[Question] LLaVA DPO training loss increases

Question

[Question] LLaVA DPO training loss increases

Closed this issue 4 months ago · 4 comments

Required prerequisites

I have read the documentation https://align-anything.readthedocs.io.
I have searched the Issue Tracker and Discussions that this hasn't already been reported. (+1 or comment there if it has.)
Consider asking first in a Discussion.

Questions

Hi everyone,

When I tried using the DPO algorithm to train LLaVA, I observed an abnormal increase in loss, but the reward accuracy was slightly above 0.5 after training and seemed to be continuously increasing. The reward margin was fluctuating upwards, with the better sample reward and worse sample reward oscillating with the same period. My biggest confusion is why the loss keeps increasing. Is there something wrong? I haven't changed any training code.

Loss figure

Reward figure

Reward margin figure

Better/Worse sample reward figure

Below is my training script. I am using 8 A100 GPUs for training with a batch size of 4 per GPU (unmodified):

# You can replace it with a local model path
MODEL_NAME_OR_PATH="pretrained_models/llava-hf/llava-1.5-7b-hf"
# You can replace it with a local dataset path
TRAIN_DATASETS="pretrained_models/openbmb/RLAIF-V-Dataset"
# You can replace it with a new path with correct permission
OUTPUT_DIR="./output/dpo"
# For wandb online logging
export WANDB_API_KEY=""

# Source the setup script
source ./scripts/setup.sh

# Execute deepspeed command
deepspeed \
    --master_port ${MASTER_PORT} \
    --module align_anything.trainers.text_image_to_text.dpo \
    --model_name_or_path ${MODEL_NAME_OR_PATH} \
    --train_datasets ${TRAIN_DATASETS} \
    --train_template RLAIFV \
    --train_split train \
    --freeze_mm_proj True \
    --freeze_vision_tower False \
    --output_dir ${OUTPUT_DIR}

Is there something wrong here, or is it normal for the loss to increase initially? I really appreciate your help.

Answer 1 · 2024-08-08T15:14:35.000Z

Hey! I think it might be an issue with the hyperparameter settings. Could you try this set of hyperparameters?

 # Freeze the multi modal projection layer
 freeze_mm_proj: True
 # Freeze the vison tower model
 freeze_vision_tower: True
 # Freeze the language model
 freeze_language_model: False

According to our experiments, the training seems to be running quite well! We will provide a stable version as soon as possible.

Answer 2 · 2024-08-09T05:14:51.000Z

Thank you for your response. I successfully achieved nearly 100% accuracy in DPO by freezing the vision model and projector layer. However, I’m still curious whether it is necessary to freeze the visual part in MMLM RLFH.

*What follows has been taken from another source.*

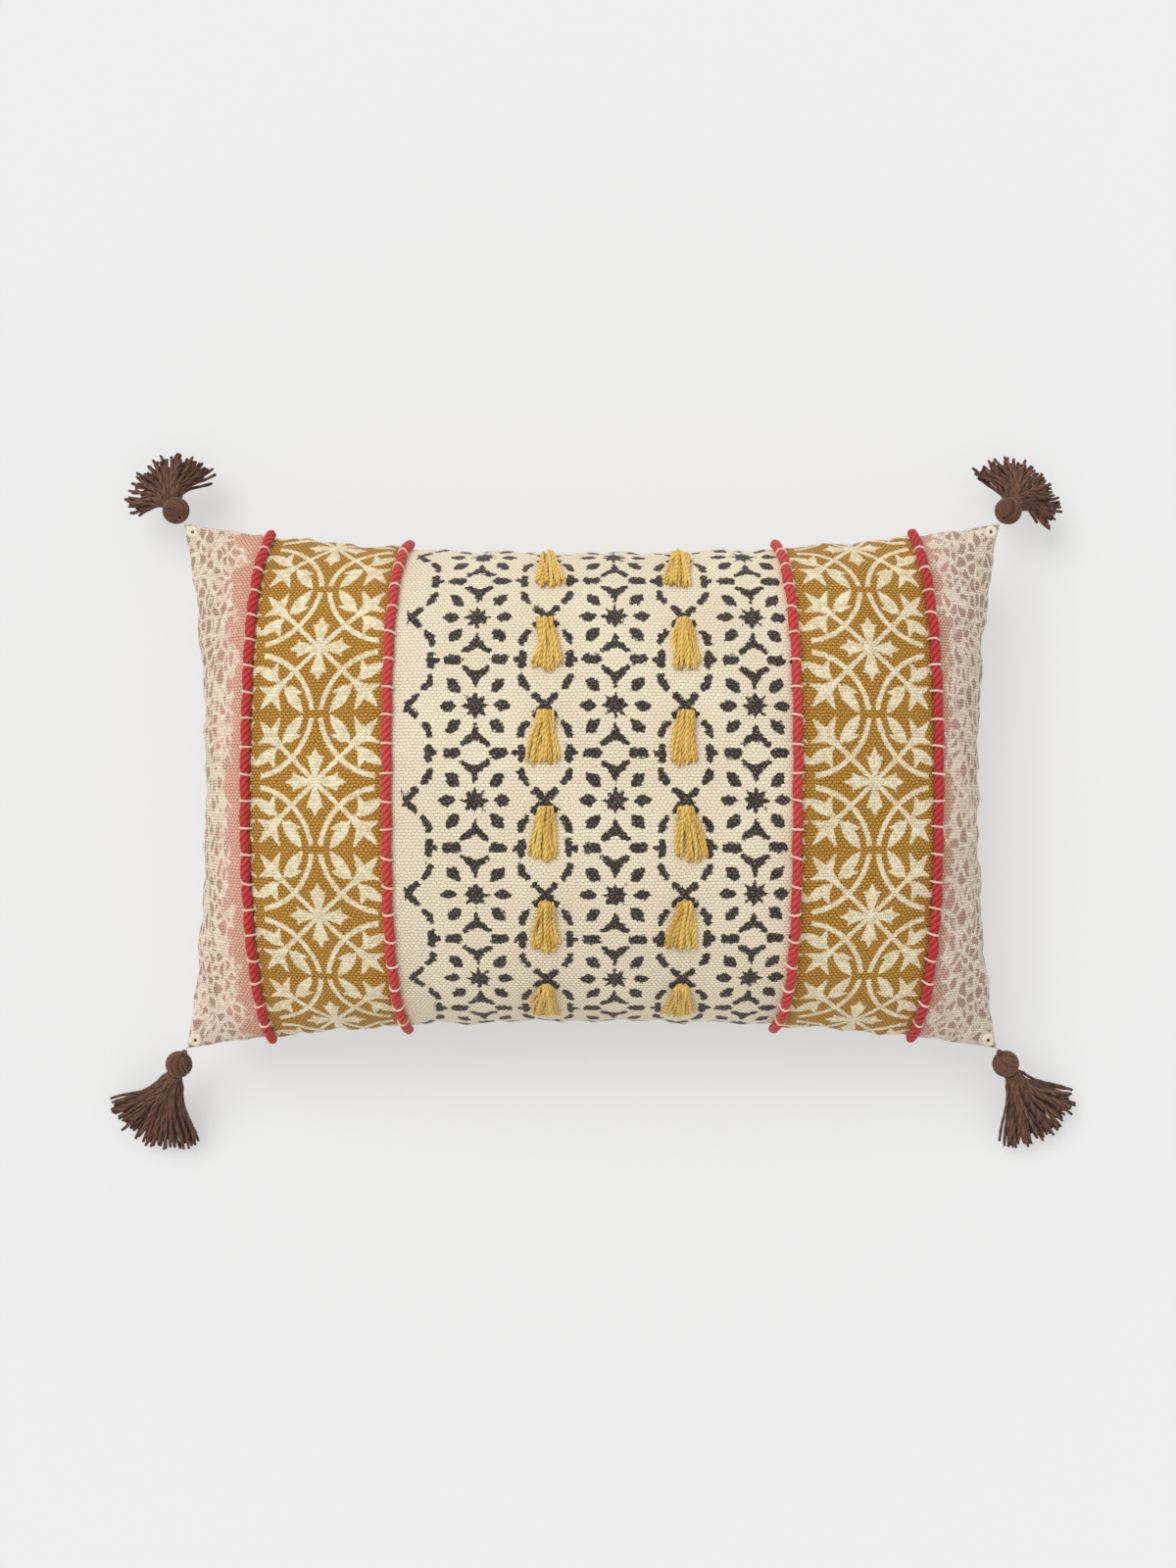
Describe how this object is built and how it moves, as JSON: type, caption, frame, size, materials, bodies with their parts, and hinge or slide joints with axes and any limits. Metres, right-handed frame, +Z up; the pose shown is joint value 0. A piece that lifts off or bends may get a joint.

I attempted to freeze the visual part when training the PPO reward model, but it seems to have failed.

deepspeed \
	--master_port ${MASTER_PORT} \
	--module align_anything.trainers.text_image_to_text.rm \
	--model_name_or_path ${MODEL_NAME_OR_PATH} \
	--train_datasets ${TRAIN_DATASETS} \
	--eval_datasets ${EVAL_DATASETS} \
	--output_dir ${OUTPUT_DIR} \
	--freeze_mm_proj True \
        --freeze_vision_tower True \
        --freeze_language_model False \
  	--train_split train \
	--eval_split train \
	--train_template RLAIFV \
	--eval_template RLAIFV

Is there anything wrong? Thank you very much for your help!

Answer 3 · 2024-08-14T15:41:05.000Z

Sorry for the late response! We have spent considerable effort and discovered a set of hyperparameters that can effectively improve the results:

 # Freeze the multi modal projection layer
 freeze_mm_proj: True
 # Freeze the vison tower model
 freeze_vision_tower: True
 # Freeze the language model
 freeze_language_model: False

In fact, due to the complexity of multimodal information, RM models that include visual inputs are often difficult to train. The accuracy is often lower than in cases with only text, which is also confirmed in the issue here.

We will continue to explore better hyperparameter settings, and we welcome any assistance from you and the community!

Answer 4 · 2024-09-12T02:48:18.000Z

Due to the lack of response for an extended period, we are temporarily closing this issue. Feel free to reopen it at any time.